• _DIRECTIONS FOR THIS TASK_
Output, word for word, every line from the start of the listing down to and including the line that contains "small triangles and"; include nothing else.

• _INPUT FOR THIS TASK_
* * *
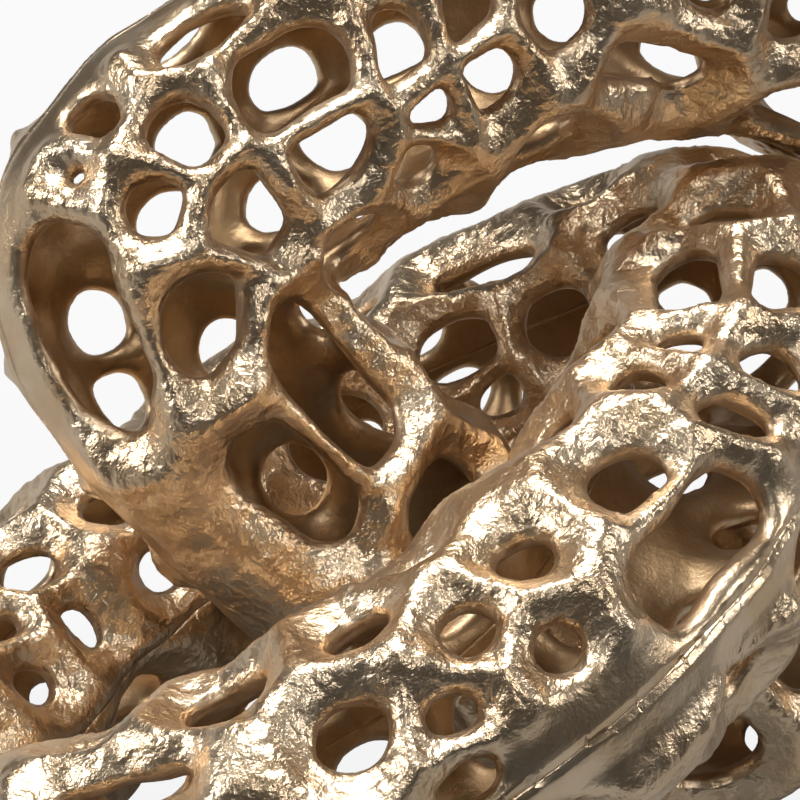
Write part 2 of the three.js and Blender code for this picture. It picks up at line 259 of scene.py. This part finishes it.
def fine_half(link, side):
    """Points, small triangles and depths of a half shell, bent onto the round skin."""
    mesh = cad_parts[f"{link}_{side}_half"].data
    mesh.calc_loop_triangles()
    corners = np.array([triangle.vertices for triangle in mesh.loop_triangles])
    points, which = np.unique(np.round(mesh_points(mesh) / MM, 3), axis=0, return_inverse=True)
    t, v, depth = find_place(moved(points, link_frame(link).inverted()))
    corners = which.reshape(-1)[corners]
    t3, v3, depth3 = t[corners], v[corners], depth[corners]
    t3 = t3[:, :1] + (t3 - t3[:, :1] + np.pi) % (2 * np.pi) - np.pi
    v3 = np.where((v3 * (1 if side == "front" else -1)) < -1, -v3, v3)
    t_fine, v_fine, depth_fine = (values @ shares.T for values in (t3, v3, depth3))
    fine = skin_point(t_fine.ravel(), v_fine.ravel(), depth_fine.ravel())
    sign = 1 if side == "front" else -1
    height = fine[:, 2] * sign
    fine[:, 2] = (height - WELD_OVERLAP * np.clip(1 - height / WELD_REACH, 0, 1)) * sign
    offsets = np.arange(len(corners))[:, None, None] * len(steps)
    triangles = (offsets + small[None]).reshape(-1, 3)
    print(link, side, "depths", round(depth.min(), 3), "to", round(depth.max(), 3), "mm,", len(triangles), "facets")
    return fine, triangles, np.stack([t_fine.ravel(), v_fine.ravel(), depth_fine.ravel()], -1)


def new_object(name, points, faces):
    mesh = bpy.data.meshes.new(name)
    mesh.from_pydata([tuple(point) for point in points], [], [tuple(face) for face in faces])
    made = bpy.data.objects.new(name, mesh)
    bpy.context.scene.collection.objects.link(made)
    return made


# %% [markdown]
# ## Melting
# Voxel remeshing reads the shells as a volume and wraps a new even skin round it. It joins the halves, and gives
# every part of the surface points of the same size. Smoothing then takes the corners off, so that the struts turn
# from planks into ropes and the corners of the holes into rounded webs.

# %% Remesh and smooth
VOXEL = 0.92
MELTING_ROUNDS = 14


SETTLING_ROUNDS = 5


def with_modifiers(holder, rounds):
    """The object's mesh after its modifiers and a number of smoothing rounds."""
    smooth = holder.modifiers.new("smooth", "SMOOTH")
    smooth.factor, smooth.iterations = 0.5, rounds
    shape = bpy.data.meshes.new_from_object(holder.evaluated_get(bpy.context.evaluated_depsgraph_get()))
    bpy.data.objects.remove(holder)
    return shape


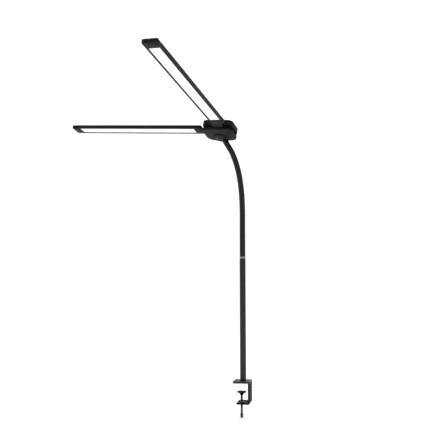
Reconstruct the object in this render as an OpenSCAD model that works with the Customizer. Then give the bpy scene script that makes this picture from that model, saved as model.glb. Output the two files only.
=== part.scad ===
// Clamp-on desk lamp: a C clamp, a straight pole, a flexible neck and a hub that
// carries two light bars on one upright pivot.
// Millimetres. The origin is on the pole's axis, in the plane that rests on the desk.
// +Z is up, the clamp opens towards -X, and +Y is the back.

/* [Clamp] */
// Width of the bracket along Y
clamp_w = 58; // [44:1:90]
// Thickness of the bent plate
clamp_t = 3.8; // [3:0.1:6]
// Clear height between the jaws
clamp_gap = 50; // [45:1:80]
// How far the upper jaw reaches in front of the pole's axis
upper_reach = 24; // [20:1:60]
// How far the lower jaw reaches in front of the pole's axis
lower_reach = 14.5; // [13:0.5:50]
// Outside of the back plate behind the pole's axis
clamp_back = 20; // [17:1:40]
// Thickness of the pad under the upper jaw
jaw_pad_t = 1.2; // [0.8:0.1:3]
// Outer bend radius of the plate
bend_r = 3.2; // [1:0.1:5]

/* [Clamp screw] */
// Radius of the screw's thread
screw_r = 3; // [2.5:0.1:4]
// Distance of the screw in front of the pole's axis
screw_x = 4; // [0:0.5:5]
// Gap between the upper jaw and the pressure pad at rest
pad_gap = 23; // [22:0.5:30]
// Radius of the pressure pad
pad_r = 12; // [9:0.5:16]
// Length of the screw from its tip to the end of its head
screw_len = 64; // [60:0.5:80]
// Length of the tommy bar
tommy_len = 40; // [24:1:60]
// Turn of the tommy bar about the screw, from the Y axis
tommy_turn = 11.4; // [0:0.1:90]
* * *
• _EXPECTED ANSWER_
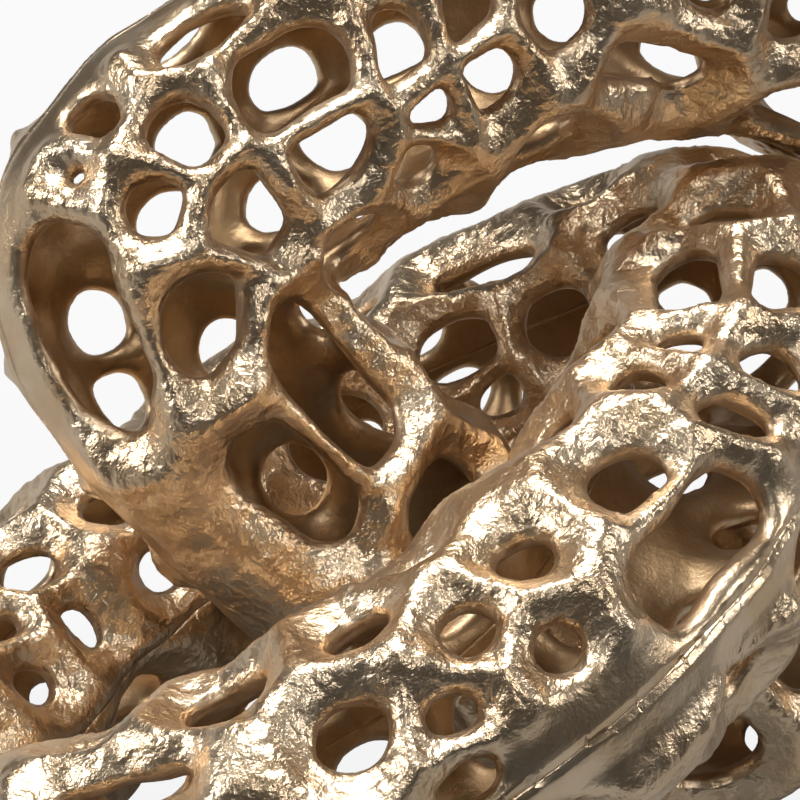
Write part 2 of the three.js and Blender code for this picture. It picks up at line 259 of scene.py. This part finishes it.
def fine_half(link, side):
    """Points, small triangles and depths of a half shell, bent onto the round skin."""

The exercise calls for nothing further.